## START Data lines
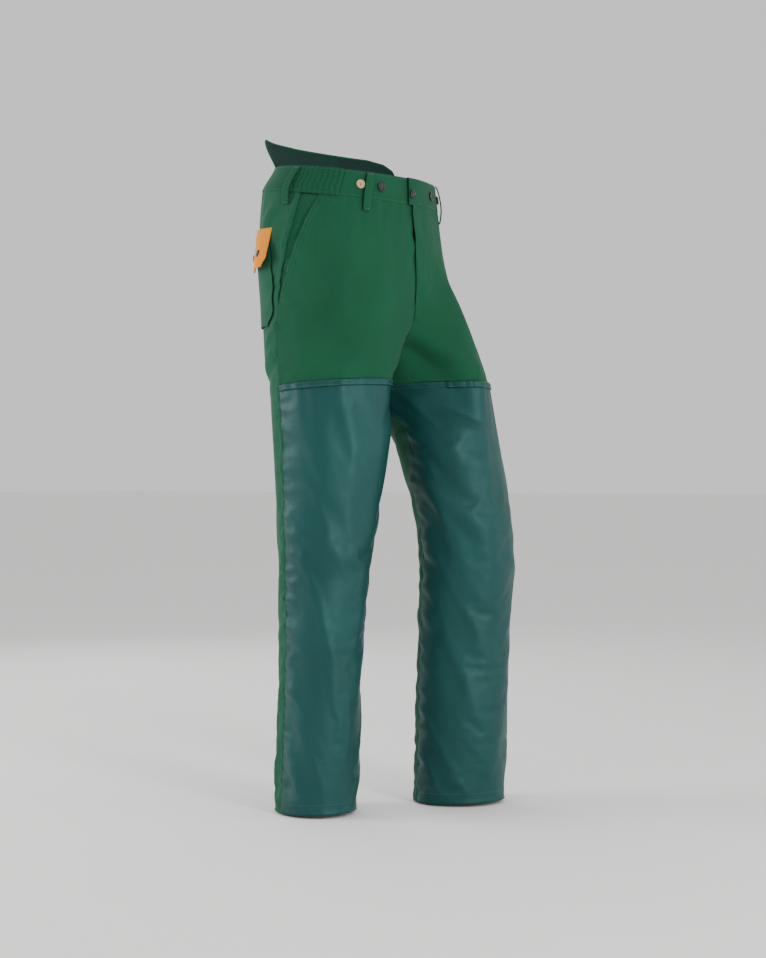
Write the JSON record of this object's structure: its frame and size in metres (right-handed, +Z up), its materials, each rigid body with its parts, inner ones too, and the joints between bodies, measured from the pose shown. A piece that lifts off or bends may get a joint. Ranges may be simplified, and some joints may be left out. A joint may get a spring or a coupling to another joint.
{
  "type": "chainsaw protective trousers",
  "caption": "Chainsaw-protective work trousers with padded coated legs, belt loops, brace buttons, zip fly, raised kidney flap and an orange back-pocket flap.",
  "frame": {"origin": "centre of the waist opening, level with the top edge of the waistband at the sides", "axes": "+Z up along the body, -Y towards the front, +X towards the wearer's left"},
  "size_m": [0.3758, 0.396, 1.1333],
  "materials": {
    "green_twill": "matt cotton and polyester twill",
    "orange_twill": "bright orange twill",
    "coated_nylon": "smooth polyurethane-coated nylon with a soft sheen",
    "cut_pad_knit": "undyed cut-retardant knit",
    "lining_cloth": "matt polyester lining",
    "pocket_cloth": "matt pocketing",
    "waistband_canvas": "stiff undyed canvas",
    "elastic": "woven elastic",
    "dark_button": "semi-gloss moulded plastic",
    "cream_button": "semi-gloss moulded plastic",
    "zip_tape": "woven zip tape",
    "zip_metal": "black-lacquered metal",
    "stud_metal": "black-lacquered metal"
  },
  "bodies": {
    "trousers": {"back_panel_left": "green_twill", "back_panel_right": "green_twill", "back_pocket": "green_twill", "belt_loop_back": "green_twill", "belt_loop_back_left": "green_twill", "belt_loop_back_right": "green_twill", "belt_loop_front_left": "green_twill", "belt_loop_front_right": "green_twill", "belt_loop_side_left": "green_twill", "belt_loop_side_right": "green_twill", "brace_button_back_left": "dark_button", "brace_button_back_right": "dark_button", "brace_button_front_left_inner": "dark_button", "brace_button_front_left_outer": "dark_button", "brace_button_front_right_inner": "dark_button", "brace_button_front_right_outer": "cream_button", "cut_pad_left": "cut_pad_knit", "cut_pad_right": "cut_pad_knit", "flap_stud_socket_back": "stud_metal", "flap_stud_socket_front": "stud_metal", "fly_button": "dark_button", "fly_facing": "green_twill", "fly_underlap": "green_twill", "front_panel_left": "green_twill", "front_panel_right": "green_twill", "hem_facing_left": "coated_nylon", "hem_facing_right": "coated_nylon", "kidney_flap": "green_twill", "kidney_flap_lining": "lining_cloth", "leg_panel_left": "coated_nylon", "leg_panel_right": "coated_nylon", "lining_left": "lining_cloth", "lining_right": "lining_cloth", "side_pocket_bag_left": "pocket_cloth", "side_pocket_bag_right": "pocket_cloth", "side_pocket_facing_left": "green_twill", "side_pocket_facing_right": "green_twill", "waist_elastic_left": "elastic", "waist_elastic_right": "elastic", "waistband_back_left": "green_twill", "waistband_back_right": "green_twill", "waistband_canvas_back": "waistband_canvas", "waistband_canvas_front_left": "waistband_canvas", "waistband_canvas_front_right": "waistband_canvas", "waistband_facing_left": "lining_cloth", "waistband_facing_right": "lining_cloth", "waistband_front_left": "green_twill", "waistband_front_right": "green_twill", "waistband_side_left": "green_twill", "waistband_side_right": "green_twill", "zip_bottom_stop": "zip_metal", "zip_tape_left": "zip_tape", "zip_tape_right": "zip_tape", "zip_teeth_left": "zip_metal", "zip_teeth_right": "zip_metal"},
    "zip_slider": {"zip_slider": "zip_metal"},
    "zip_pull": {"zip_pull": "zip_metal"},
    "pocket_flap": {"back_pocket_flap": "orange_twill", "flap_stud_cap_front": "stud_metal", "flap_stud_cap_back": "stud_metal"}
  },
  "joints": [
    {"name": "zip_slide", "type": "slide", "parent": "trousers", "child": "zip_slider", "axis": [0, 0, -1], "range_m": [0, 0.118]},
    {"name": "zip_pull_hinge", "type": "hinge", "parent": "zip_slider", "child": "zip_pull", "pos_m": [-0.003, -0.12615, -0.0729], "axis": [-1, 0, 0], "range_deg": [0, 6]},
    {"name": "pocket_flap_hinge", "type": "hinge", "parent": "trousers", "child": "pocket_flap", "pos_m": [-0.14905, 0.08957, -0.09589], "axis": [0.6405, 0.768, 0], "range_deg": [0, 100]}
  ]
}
## END Data lines
__Short task__. Copy out the data shown above without altering anything.

__Complete output__.
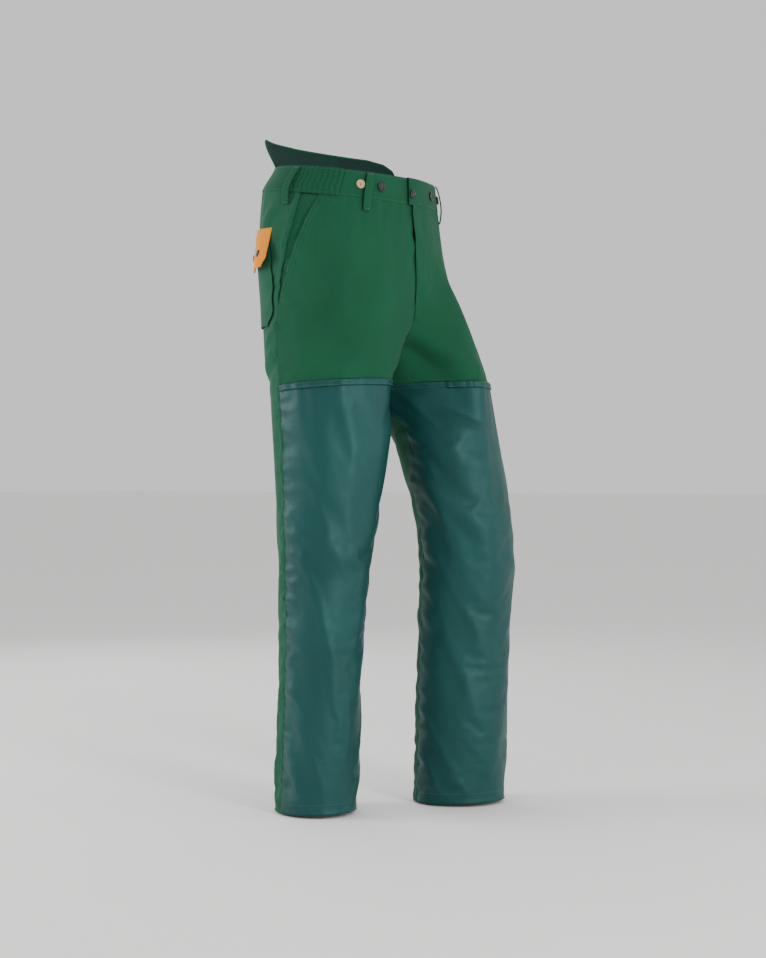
Write the JSON record of this object's structure: its frame and size in metres (right-handed, +Z up), its materials, each rigid body with its parts, inner ones too, and the joints between bodies, measured from the pose shown. A piece that lifts off or bends may get a joint. Ranges may be simplified, and some joints may be left out. A joint may get a spring or a coupling to another joint.
{
  "type": "chainsaw protective trousers",
  "caption": "Chainsaw-protective work trousers with padded coated legs, belt loops, brace buttons, zip fly, raised kidney flap and an orange back-pocket flap.",
  "frame": {"origin": "centre of the waist opening, level with the top edge of the waistband at the sides", "axes": "+Z up along the body, -Y towards the front, +X towards the wearer's left"},
  "size_m": [0.3758, 0.396, 1.1333],
  "materials": {
    "green_twill": "matt cotton and polyester twill",
    "orange_twill": "bright orange twill",
    "coated_nylon": "smooth polyurethane-coated nylon with a soft sheen",
    "cut_pad_knit": "undyed cut-retardant knit",
    "lining_cloth": "matt polyester lining",
    "pocket_cloth": "matt pocketing",
    "waistband_canvas": "stiff undyed canvas",
    "elastic": "woven elastic",
    "dark_button": "semi-gloss moulded plastic",
    "cream_button": "semi-gloss moulded plastic",
    "zip_tape": "woven zip tape",
    "zip_metal": "black-lacquered metal",
    "stud_metal": "black-lacquered metal"
  },
  "bodies": {
    "trousers": {"back_panel_left": "green_twill", "back_panel_right": "green_twill", "back_pocket": "green_twill", "belt_loop_back": "green_twill", "belt_loop_back_left": "green_twill", "belt_loop_back_right": "green_twill", "belt_loop_front_left": "green_twill", "belt_loop_front_right": "green_twill", "belt_loop_side_left": "green_twill", "belt_loop_side_right": "green_twill", "brace_button_back_left": "dark_button", "brace_button_back_right": "dark_button", "brace_button_front_left_inner": "dark_button", "brace_button_front_left_outer": "dark_button", "brace_button_front_right_inner": "dark_button", "brace_button_front_right_outer": "cream_button", "cut_pad_left": "cut_pad_knit", "cut_pad_right": "cut_pad_knit", "flap_stud_socket_back": "stud_metal", "flap_stud_socket_front": "stud_metal", "fly_button": "dark_button", "fly_facing": "green_twill", "fly_underlap": "green_twill", "front_panel_left": "green_twill", "front_panel_right": "green_twill", "hem_facing_left": "coated_nylon", "hem_facing_right": "coated_nylon", "kidney_flap": "green_twill", "kidney_flap_lining": "lining_cloth", "leg_panel_left": "coated_nylon", "leg_panel_right": "coated_nylon", "lining_left": "lining_cloth", "lining_right": "lining_cloth", "side_pocket_bag_left": "pocket_cloth", "side_pocket_bag_right": "pocket_cloth", "side_pocket_facing_left": "green_twill", "side_pocket_facing_right": "green_twill", "waist_elastic_left": "elastic", "waist_elastic_right": "elastic", "waistband_back_left": "green_twill", "waistband_back_right": "green_twill", "waistband_canvas_back": "waistband_canvas", "waistband_canvas_front_left": "waistband_canvas", "waistband_canvas_front_right": "waistband_canvas", "waistband_facing_left": "lining_cloth", "waistband_facing_right": "lining_cloth", "waistband_front_left": "green_twill", "waistband_front_right": "green_twill", "waistband_side_left": "green_twill", "waistband_side_right": "green_twill", "zip_bottom_stop": "zip_metal", "zip_tape_left": "zip_tape", "zip_tape_right": "zip_tape", "zip_teeth_left": "zip_metal", "zip_teeth_right": "zip_metal"},
    "zip_slider": {"zip_slider": "zip_metal"},
    "zip_pull": {"zip_pull": "zip_metal"},
    "pocket_flap": {"back_pocket_flap": "orange_twill", "flap_stud_cap_front": "stud_metal", "flap_stud_cap_back": "stud_metal"}
  },
  "joints": [
    {"name": "zip_slide", "type": "slide", "parent": "trousers", "child": "zip_slider", "axis": [0, 0, -1], "range_m": [0, 0.118]},
    {"name": "zip_pull_hinge", "type": "hinge", "parent": "zip_slider", "child": "zip_pull", "pos_m": [-0.003, -0.12615, -0.0729], "axis": [-1, 0, 0], "range_deg": [0, 6]},
    {"name": "pocket_flap_hinge", "type": "hinge", "parent": "trousers", "child": "pocket_flap", "pos_m": [-0.14905, 0.08957, -0.09589], "axis": [0.6405, 0.768, 0], "range_deg": [0, 100]}
  ]
}